As adoption grows, organisations are increasingly focused on governance and risk management.

Slankamenac says effective guardrails must be designed into AI systems from the start.

“A business should define what the AI is allowed to do, what data it can access, what its outputs should look like and where human review is mandatory,” he explains.

These safeguards are then supported by technical controls such as logging, testing, approval workflows, access management and ongoing monitoring.

“Guardrails are not just about blocking bad answers,” Slankamenac says. “They’re what turn a clever model into something a business can trust to use repeatedly.”

 

Leadership must develop AI literacy

For managers and executives, the rise of AI is creating new leadership responsibilities.

“Leaders don’t need to become machine learning engineers,” says Slankamenac. “But they do need enough AI literacy to stop being fooled by polished outputs.”

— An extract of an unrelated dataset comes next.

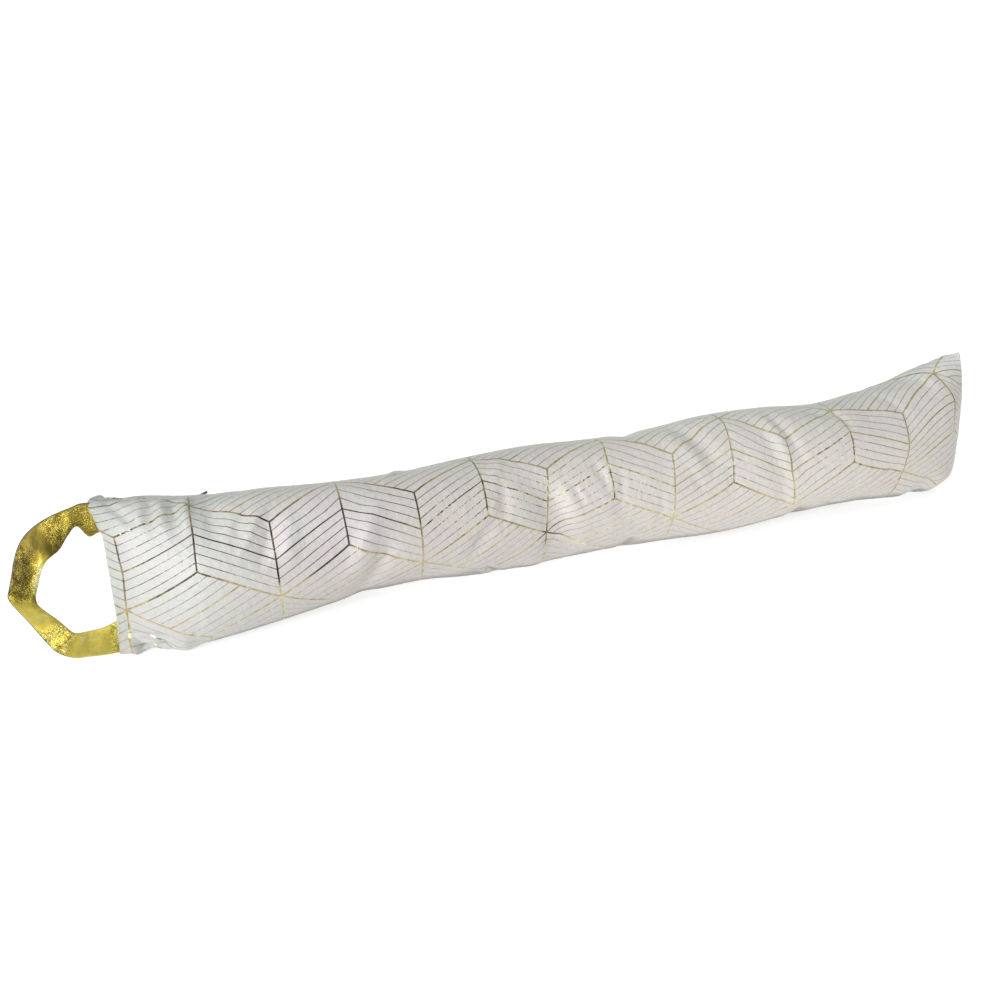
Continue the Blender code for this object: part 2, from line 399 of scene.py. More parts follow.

This includes understanding where AI adds value, where it introduces risk, and how work itself may need to change around automated systems.

One of the defining management skills of the coming years, he suggests, will be distinguishing between outputs that sound convincing and those that are genuinely reliable.

 

Oversight systems must evolve

Traditional management approaches also need to adapt to the speed and scale of AI-driven workflows.

Oversight is increasingly shifting towards continuous monitoring systems that include dashboards, audit trails, exception reporting and automated quality checks embedded directly into processes.

“The focus of oversight is changing,” Slankamenac says. “Less attention on watching activity, and more attention on watching the quality and consequences of AI-assisted decisions.”

 

Data remains the foundation

Despite advances in AI models, data quality remains one of the biggest constraints on effective deployment.

“Data gives AI its shape,” Slankamenac explains. “It determines what the system learns, how reliable its outputs are and whether those outputs are useful in practice.”

If data is incomplete, biased or poorly governed, the AI will reflect those weaknesses.

“In many organisations, the real constraint isn’t access to powerful models,” he says. “It’s the state of the data underneath them.”

 

Managing the risks of AI

AI systems also introduce new operational and ethical risks.

These include incorrect outputs, biased recommendations, privacy breaches, security vulnerabilities and misplaced confidence in machine-generated decisions.

“One of the biggest dangers is scale,” Slankamenac notes. “A weak human decision affects one case at a time. A weak AI-supported process can repeat the same bad judgement across thousands.”

To counter these risks, organisations must treat AI as a managed operational capability with defined controls and governance structures.

 

Accountability remains with the organisation

Despite their sophistication, AI systems cannot carry responsibility for decisions.

“Responsibility always stays with the organisation and the people who chose the system, built it into a process and acted on its outputs,” Slankamenac says.

“AI is a powerful tool, but accountability can’t be outsourced to a machine.”

 

The safest path to adoption

For many organisations, the safest AI use cases are those that support employees rather than replace them.

Applications such as drafting, summarising, transcription, coding support, document classification and workflow automation can improve productivity while still allowing human review.

“The risk increases sharply when AI begins making high-stakes decisions about money, employment, healthcare or legal matters without strong oversight,” Slankamenac says.

“Used responsibly, AI becomes a powerful partner for human judgement. But it works best when organisations focus on skills, governance and disciplined execution, not just the technology itself.”